2. TAB 2: ARTICLE OF THE WEEK FILE. Tab 2 stays the same. I started this last year where I was taking 158 Article of the Weeks home with me each and every weekend. It was terrible. Insert The Red Cart of Doom. I should be able to check these in class, and even one more step further, I should be able to assess students' ability to complete the activity with an activity in class. This needs to be an assignment that they USE in class, not just another check off of the box. When students get their AOWS checked off on Friday, their AOW goes into their writing portfolio. This grade goes into the grade book and their assignment does not come home with me to sit on my desk. Many ask, "what if a student shows up on Friday with no assignment?" I am going to offer them another blank AOW and then give them the ability to participate in the activity in class. They can still earn some points, and they can still file something away in their writing binder.
3. TAB 3 CLASS NOTES. Tab 3 stays the same. I like to have them keep their class notes in one area. This can be lined paper notes or a supplemental handout we are using in class.
4. TAB 4: PASSED BACK WORK. Tab 4 stays the same.
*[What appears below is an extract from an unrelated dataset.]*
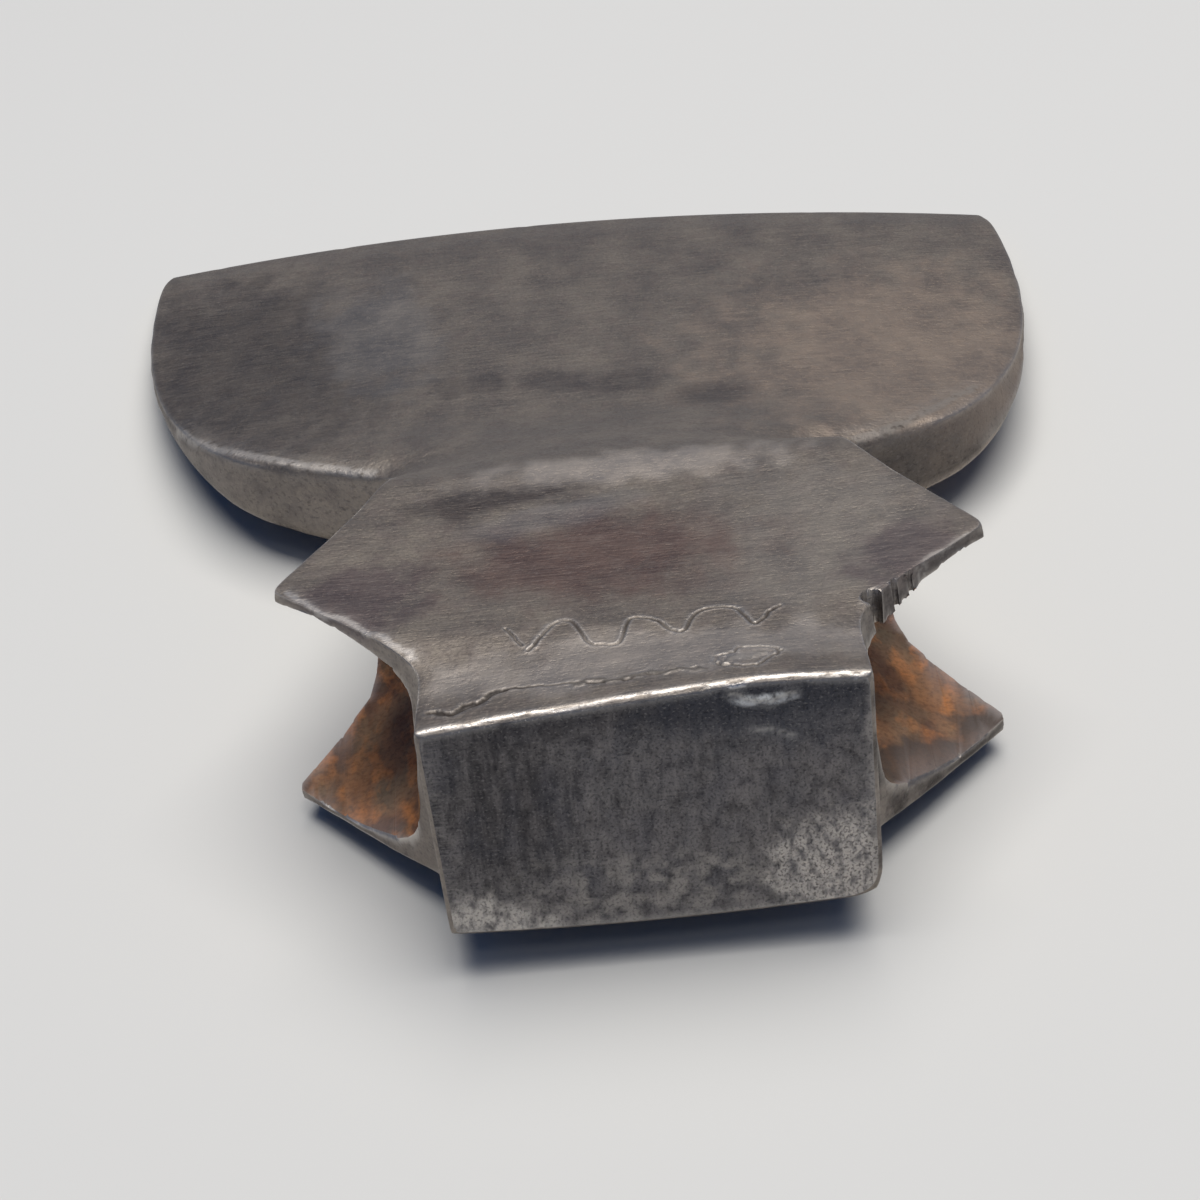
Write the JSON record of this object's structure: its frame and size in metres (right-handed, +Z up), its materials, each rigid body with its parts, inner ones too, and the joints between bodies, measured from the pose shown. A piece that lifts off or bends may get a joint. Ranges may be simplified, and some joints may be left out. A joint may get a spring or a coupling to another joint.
{
  "type": "axe head",
  "caption": "Forged hewing axe head with a square poll, pointed ears round the haft eye and a broad bowed blade, lying on its side.",
  "frame": {"origin": "on the ground, under the middle of the head's bounding box", "axes": "+Y runs from the poll to the cutting edge over the ground, +X runs along the haft eye, +Z is up"},
  "size_m": [0.1504, 0.201, 0.0419],
  "materials": {
    "forged_steel": "worn hand-forged steel with a thin grey-brown patina, burnished along its edges and rusted inside the eye"
  },
  "bodies": {
    "root": {"axe_head": "forged_steel"}
  },
  "joints": []
}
I like to use this verbiage when handing back work: "Passed back work goes under the (insert color) Passed back tab." I have had them log passed back work before and this can grow tedious. Passed back work simply needs to be just that. If you get the work handed back with feedback, it goes in this section.
5. TAB 5: PORTFOLIO. Tab 5 used to be the Library Log. I had great intentions of having them track their choice reading. Then, we would go to the Library on Thursday and it wouldn't be feasible to keep walking back and forth from the library to my classroom to retrieve their logs. Binders live in my room. Books live in the library. Bringing the binder down to the library wasn't something that could be done easily. Therefore, this tab got ignored. Many have suggested, "just log the books the next day." In this fast-paced-try as best as we can-do everything at all times and at the same time-job we call teaching. This was just too difficult.
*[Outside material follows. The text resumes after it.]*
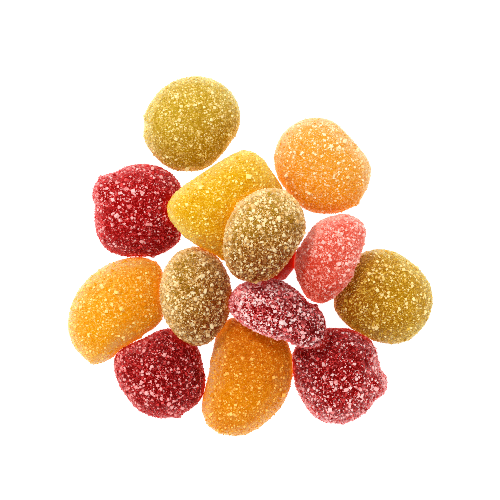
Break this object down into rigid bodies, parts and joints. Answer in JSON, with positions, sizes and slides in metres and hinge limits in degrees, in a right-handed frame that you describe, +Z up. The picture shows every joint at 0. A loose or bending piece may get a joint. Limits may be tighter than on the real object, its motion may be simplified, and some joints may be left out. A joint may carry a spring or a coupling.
{
  "type": "fizzy gummy mix",
  "caption": "Loose heap of sugared fruit jellies, low domes with flat feet, some lying flat and some leaning on the others.",
  "frame": {"origin": "on the surface that the heap lies on, under the middle of its box", "axes": "+Z up; the picture looks straight down, with +X to its right and +Y to its top"},
  "size_m": [0.0984, 0.097, 0.0272],
  "materials": {
    "lime_jelly": "translucent fruit jelly under a coat of fine sugar",
    "lemon_jelly": "translucent fruit jelly under a coat of fine sugar",
    "orange_jelly": "translucent fruit jelly under a coat of fine sugar",
    "cherry_jelly": "translucent fruit jelly under a coat of fine sugar",
    "raspberry_jelly": "translucent fruit jelly under a coat of fine sugar",
    "sugar": "loose white sugar crystals, glittering"
  },
  "bodies": {
    "root": {"lime_top": "lime_jelly", "cherry_left": "cherry_jelly", "orange_top": "orange_jelly", "lime_right": "lime_jelly", "orange_left": "orange_jelly", "cherry_bottom_left": "cherry_jelly", "orange_bottom": "orange_jelly", "cherry_bottom_right": "cherry_jelly", "cherry_under": "cherry_jelly", "lemon": "lemon_jelly", "lime_left": "lime_jelly", "cherry_middle": "cherry_jelly", "lime_middle": "lime_jelly", "raspberry": "raspberry_jelly"}
  },
  "joints": []
}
I wanted to move this to the Portfolio Tab so when students clean out their binders each marking period/six weeks, they can review their writing. This will then turn into a completed portfolio at the end of the year with a review of their writing in-depth.
Above you see the binders on the shelves. Yes, this takes up a lot of space. It is a good use of space in my mind. *Please note the dancing children in the picture on the far right. Feel free to smile. The middle picture is the first binder activity we do of the year. It is called 100 THINGS I LOVE. This is a great way to get to know students, and it also creates a cover for the binder or first page.
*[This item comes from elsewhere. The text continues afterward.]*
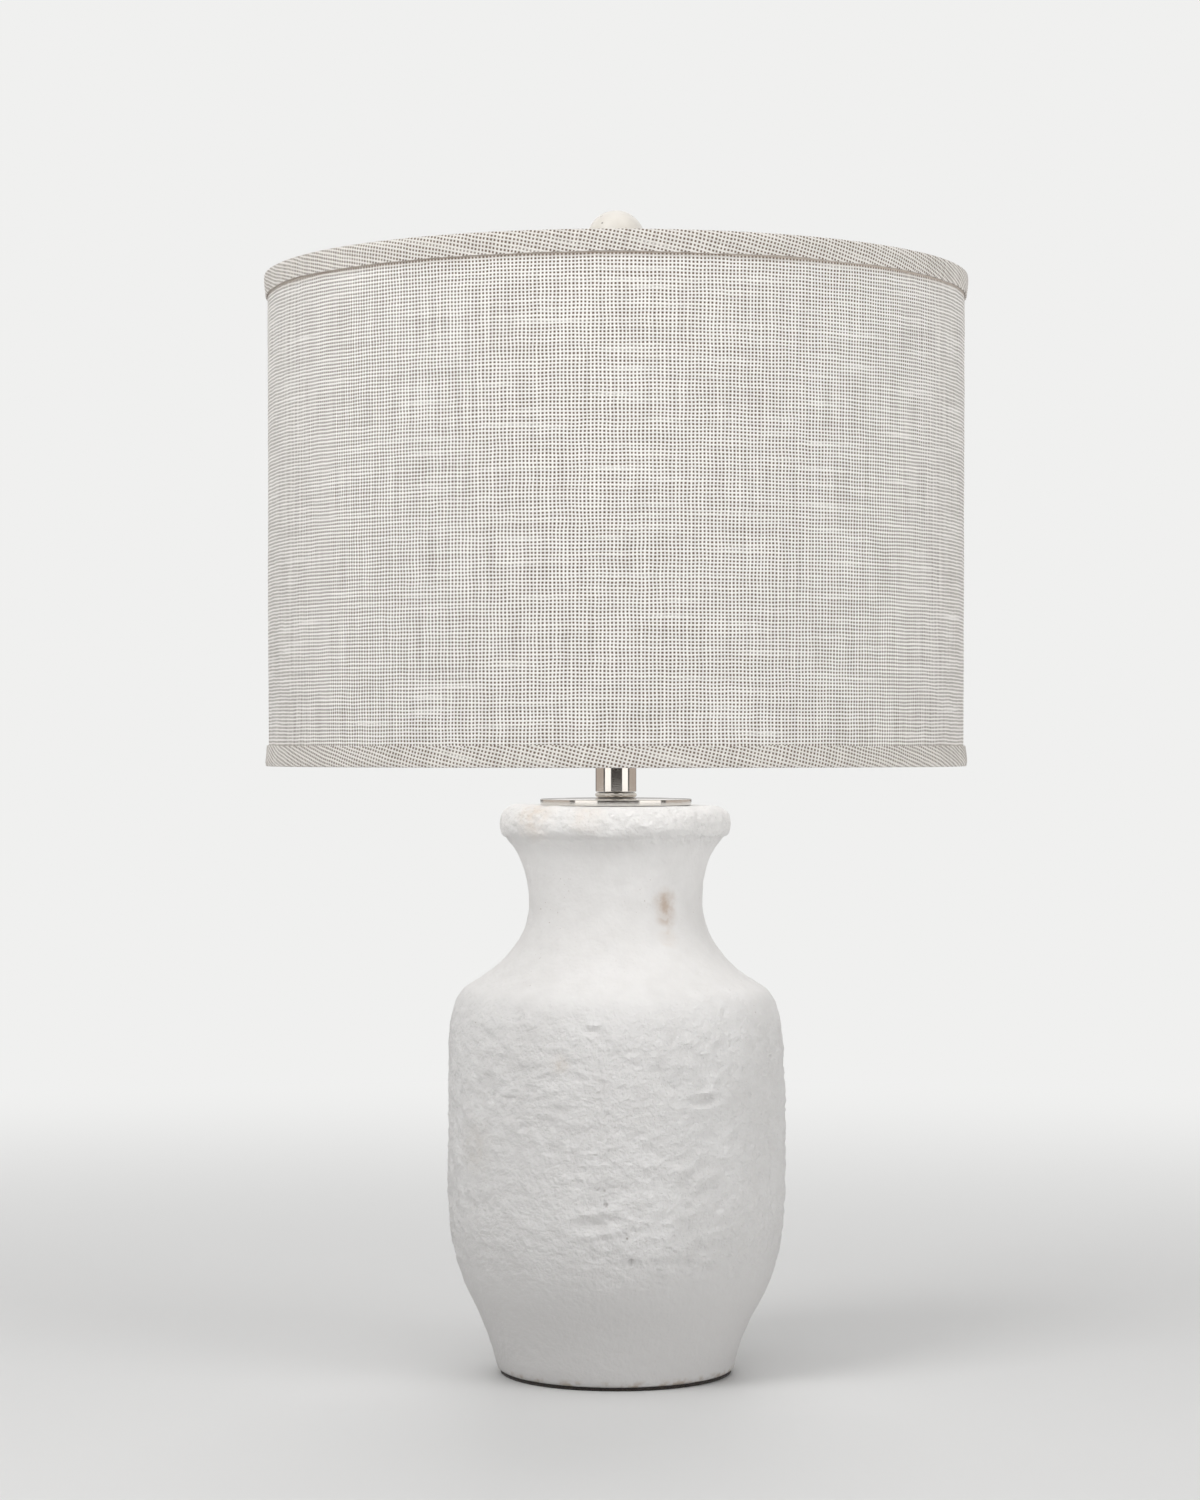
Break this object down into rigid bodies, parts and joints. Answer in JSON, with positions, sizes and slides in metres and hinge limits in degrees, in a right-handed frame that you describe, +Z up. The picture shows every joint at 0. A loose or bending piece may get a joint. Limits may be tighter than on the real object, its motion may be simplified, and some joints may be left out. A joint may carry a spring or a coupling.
{
  "type": "table lamp",
  "caption": "Table lamp with a ginger-jar ceramic body, polished cap and neck, harp, screw socket, bulb, woven drum shade and ball finial.",
  "frame": {"origin": "middle of the underside of the felt pad, on the surface that the lamp stands on", "axes": "+Z up the lamp's axis, from felt to finial; -Y towards the front, where the switch knob points; the harp lies in the XZ plane"},
  "size_m": [0.4316, 0.4316, 0.714],
  "materials": {
    "chalky_ceramic": "matt white, chalky and pitted",
    "felt": "dark felt",
    "black_rubber": "soft moulded rubber",
    "polished_nickel": "polished nickel plate",
    "zinc_plate": "zinc-plated steel",
    "brass": "plain turned brass",
    "insulating_card": "brown fibre card",
    "moulded_phenolic": "black moulded plastic",
    "frosted_glass": "white frosted glass",
    "woven_cloth": "coarse open off-white weave with slubs",
    "bias_binding": "the same cloth cut on the bias",
    "white_styrene": "white lining sheet",
    "white_glaze": "creamy white glaze"
  },
  "bodies": {
    "base": {"jar_body": "chalky_ceramic", "felt_pad": "felt", "cord_bushing": "black_rubber", "threaded_pipe": "zinc_plate", "floor_washer": "zinc_plate", "lock_washer": "zinc_plate", "pipe_nut": "zinc_plate", "cap_plate": "polished_nickel", "neck_collar": "polished_nickel", "neck_tube": "polished_nickel", "check_ring": "polished_nickel", "harp_saddle": "zinc_plate", "saddle_nut": "zinc_plate", "socket_cap": "polished_nickel", "socket_set_screw": "zinc_plate", "socket_shell": "polished_nickel", "socket_liner": "insulating_card", "socket_block": "moulded_phenolic", "screw_shell": "brass", "centre_contact": "brass", "terminal_screw_left": "brass", "terminal_screw_right": "brass"},
    "switch": {"switch_shaft": "brass", "switch_knob": "moulded_phenolic"},
    "bulb_screw": {"bulb_tip": "brass"},
    "bulb": {"bulb_insulator": "moulded_phenolic", "bulb_cap": "zinc_plate", "bulb_glass": "frosted_glass"},
    "harp": {"harp": "zinc_plate"},
    "left_ferrule": {"ferrule_left": "zinc_plate"},
    "right_ferrule": {"ferrule_right": "zinc_plate"},
    "shade_swivel": {"harp_stud": "brass"},
    "shade": {"spider": "polished_nickel", "top_ring": "polished_nickel", "bottom_ring": "polished_nickel", "shade_liner": "white_styrene", "shade_cloth": "woven_cloth", "top_trim": "bias_binding", "bottom_trim": "bias_binding"},
    "finial_screw": {"finial_insert": "brass"},
    "finial": {"finial_neck": "polished_nickel", "finial_ball": "white_glaze"}
  },
  "joints": [
    {"name": "switch_turn", "type": "hinge", "parent": "base", "child": "switch", "pos_m": [0, 0, 0.45796], "axis": [0, -1, 0], "continuous": true},
    {"name": "bulb_rise", "type": "slide", "parent": "base", "child": "bulb_screw", "axis": [0, 0, 1], "range_m": [0, 0.0218]},
    {"name": "bulb_turn", "type": "hinge", "parent": "bulb_screw", "child": "bulb", "pos_m": [0, 0, 0.48], "axis": [0, 0, 1], "range_deg": [0, 2160]},
    {"name": "harp_lift", "type": "slide", "parent": "base", "child": "harp", "axis": [0, 0, 1], "range_m": [0, 0.2]},
    {"name": "left_ferrule_lift", "type": "slide", "parent": "harp", "child": "left_ferrule", "axis": [0, 0, 1], "range_m": [0, 0.013]},
    {"name": "right_ferrule_lift", "type": "slide", "parent": "harp", "child": "right_ferrule", "axis": [0, 0, 1], "range_m": [0, 0.013]},
    {"name": "shade_turn", "type": "hinge", "parent": "harp", "child": "shade_swivel", "pos_m": [0, 0, 0.6541], "axis": [0, 0, 1], "continuous": true},
    {"name": "shade_lift", "type": "slide", "parent": "shade_swivel", "child": "shade", "axis": [0, 0, 1], "range_m": [0, 0.3]},
    {"name": "finial_rise", "type": "slide", "parent": "shade", "child": "finial_screw", "axis": [0, 0, 1], "range_m": [0, 0.009]},
    {"name": "finial_turn", "type": "hinge", "parent": "finial_screw", "child": "finial", "pos_m": [0, 0, 0.696], "axis": [0, 0, 1], "range_deg": [0, 3420]}
  ],
  "couplings": [
    {"joint": "bulb_rise", "follows": "bulb_turn", "m_per_rad": 0.00057757},
    {"joint": "finial_rise", "follows": "finial_turn", "m_per_rad": 0.00014972}
  ]
}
System #3: Class Checklists
Using checklists and class lists in class has greatly cut down on the amount of paperwork that I collect in my classroom. They are also easy to file and great source of everyday data. Again, I am not trying to cut down on the amount of work I am doing for school, however, I want to do this work AT school. I want to focus on this system area the most when I look at the writing workshop. How do we assign points to students? How are grades determined? I print a class roster with blank rows each week for each of my classes. I use these to take notes on students, mark down points for different class activities and assignments, and keep a better roster of 158 individuals.
I also know that there are some amazing checklists out there to help students with writing and reading feedback. Here is a great one that I am going to get from Secondary Sara on TpT. If you think to yourself, "I am only checking this completion" or "I can grade this in under 2 minutes" it can be marked on a checklist. I want to form a new rule: The papers that come home with me are the papers that need more time and feedback. Nothing comes home with me that gets marked for completion.
System #4: Staggering Due Dates for Different Preps
This one I have not completely mastered. I will have 3 preps in the fall, meaning I will teach General English 6, Advanced English 6, and Advanced English 7. Knowing I have these 3 preps, it is not wise to take in all of their rough drafts for an argumentative essay on the same Friday (Goodbye, weekend!) However, knowing this is hard to do, it is even harder to plan for in real time. Sometimes I cannot help if the due dates of drafts or workshops coincide. I think the planning of more in-class writing workshops will help with this endeavor. It is a system that is flawed when it comes to the amount of preps given in a particular day, marking period, and school year.
System #5: Revisions to the Writing Workshop
This is where I think real change is in my teaching. I have always done writer's workshop; however, the process goes like this: 1.) Students acquire or learn a new skill from me. 2.) We practice together 3.) They try it on their own and then 4.) Students share their writing. This can look differently each time, but this is the basic format. I want to get specific with skills that students are learning in workshop and give them more time with me. If I can take 3 days and touch base with them individually, I can save time from me grading at home and neglecting the feedback loop, and I can spend more time giving them plentiful and quality feedback that matters.
I can also see this working with stations. My stomach hurts a bit thinking about prepping for stations each week. Stations that have a teacher as a conferencing station require the other two stations be independent or group work that is engaging enough where a teacher does not have to split time in order to manage both stations. I know setting up these stations will be more work on the front end, but the goal will be to do more real-life editing, revising, and conferencing in class, and less time with me alone at home grading papers. Again, I want to reiterate I am not trying to eliminate feedback done on my own time, but I recognize there has to be a better way to give feedback and not give up all my time at home for my self and family.
The writing workshop 2.0 is where I'm going to leave this for now. I am looking at station ideas and setting up even more routines so I can be more prepared in classroom, and hopefully do less paperwork at home.
Writing Mindset Reflection: What does conferencing in class look like in your room? How much success do you have with stations? What systems do you use to reduce the paper problem?